Sono tanti gli artisti italiani e stranieri che hanno visitato l’isola d’Ischia, specie negli anni ’50 e ’60 del secolo scorso quando la fama turistica dell’isola esplose incrociando gli anni felici dell’Italia del boom e delle vacanze borghesi. In quegli anni, però, accanto i confortanti segnali di ripresa economica sopravvivevano numerose tracce delle difficoltà del dopoguerra, e più in generale del retaggio rurale che accomuna l’Italia tutta, da nord a sud.
Residui, segni che sull’isola d’Ischia si sono protratti più a lungo, in un difficile equilibrio tra cambiamento e tradizione superato definitivamente negli anni ’70 a favore della modernità del turismo. Con esiti – bisogna riconoscere – non sempre soddisfacenti.
L’analisi di questa transizione è sempre stata al centro dell’opera di Pier Paolo Pasolini che alla fine degli anni ’50 girò la penisola in lungo e in largo per cogliere le contraddizioni feconde di una nazione al bivio. L’amarezza per la definitiva scomparsa di quell’Italia contadina che “si batteva per abbattere il padrone senza diventare il padrone” maturerà più tardi, negli anni degli “Scritti corsari” e della celebre polemica con Italo Calvino.
Nel reportage del 1959 “La lunga strada di sabbia”, firmato per la rivista Successo, non c’è ancora posto per il rimpianto. Durante il viaggio, a bordo di una Fiat Millecento, lo scrittore friulano fece tappa anche a Ischia, soggiornando nel prestigioso Albergo Savoia di Casamicciola Terme. Di quel breve soggiorno del luglio 1959 sono saltate fuori, nel 2005, due pagine scritte a mano dallo stesso Pasolini su carta intestata dell’albergo.
Manoscritti dove Pasolini appunta le prime impressioni, con frasi che sconfinano sovente nella poesia: “Sono felice. Era tanto che non potevo dirlo: e cos’è che mi dà questo intimo, preciso senso di gioia, di leggerezza? Niente. O quasi. Un silenzio meraviglioso è intorno a me: la camera del mio albergo, in cui mi trovo da cinque minuti, dà su un grosso monte, verde verde, qualche casa modesta, normale. Piove. Il rumore della pioggia si mescola con delle voci lontane, fitte, incalcolabili. La terrazzetta, davanti, è lucida di pioggia, e soffia un’aria fresca“.
E ancora: “Il senso di pace, di avventura che mi dà l’essere in questo albergo nell’interno di Ischia, è una di quelle cose che ormai la vita dà così raramente. È un posto dove mi pare di essere sempre stato. Mi sembra il Friuli, la Carnia, l’Emilia. Solo ogni tanto qualche voce vicina mi ricorda che sono nel Sud. Mi aspetta qualcosa di stupendo: quello che si aspetta quando si è ragazzi, il primo giorno di villeggiatura, e si ha davanti un’estate eterna“.

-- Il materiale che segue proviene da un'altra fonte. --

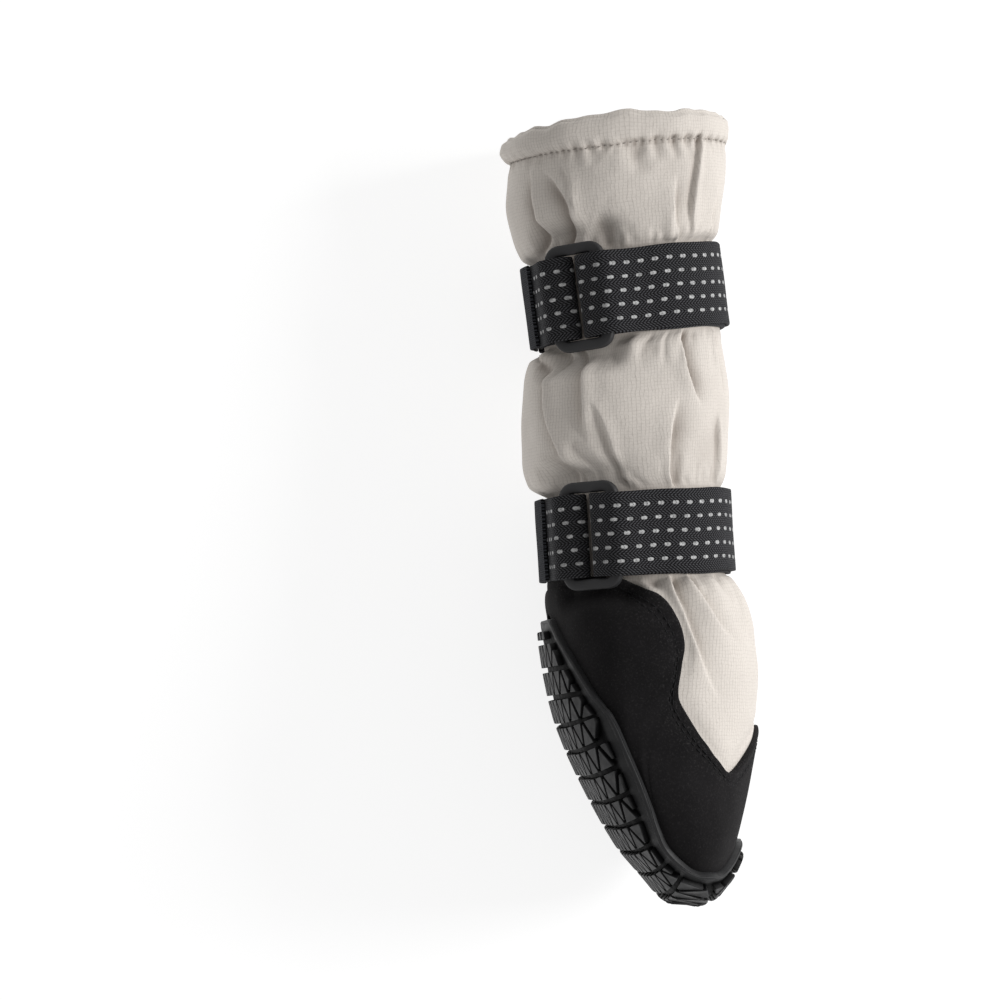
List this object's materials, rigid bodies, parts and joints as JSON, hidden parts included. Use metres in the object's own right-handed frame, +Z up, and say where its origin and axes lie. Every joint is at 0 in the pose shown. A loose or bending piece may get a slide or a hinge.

Nient’altro che piccole annotazioni dunque, e però capaci di evocare quel fascino esotico del sud Italia e del Mediterraneo che influenzò così tanti artisti. Anche a Ischia, come chiarito in apertura. In particolare a Forio che, proprio negli anni in cui scrive Pasolini, fu al centro di un mini-esodo culturale e artistico che vide protagonisti, tra gli altri, i grandi Auden e Capote.
Lo stesso Pasolini, dopo quell’esperienza tornò a Ischia nei primi anni ’70. Stavolta in compagnia di un giovane Ninetto Davoli, legato allo scrittore e regista friulano da un lungo sodalizio cinematografico interrotto solo dalla tragica morte di Pasolini nel 1975. Si racconta, a proposito di questo secondo soggiorno, di una lunga e piacevole serata trascorsa in compagnia di Don Eduard Bargheer ai tavoli del celebre Bar Maria di Forio.
Una curiosità. A custodire il dattiloscritto originale de “La Lunga striscia di sabbia”, compresi i due fogli con l’intestazione dell’Albergo Savoia una cugina di Pasolini, Graziella Chiarcossi. La donna ha ceduto quest’importante materiale al giornalista e fotografo francese Philippe Séclier che, a distanza di quasi 40 anni, ha ripercorso il viaggio di Pasolini tirandone fuori un interessante reportage fotografico accompagnato dall’originale testo pasoliniano (La longue route de sable, La lunga strada di sabbia, Edizioni Contrasto, Roma 2005).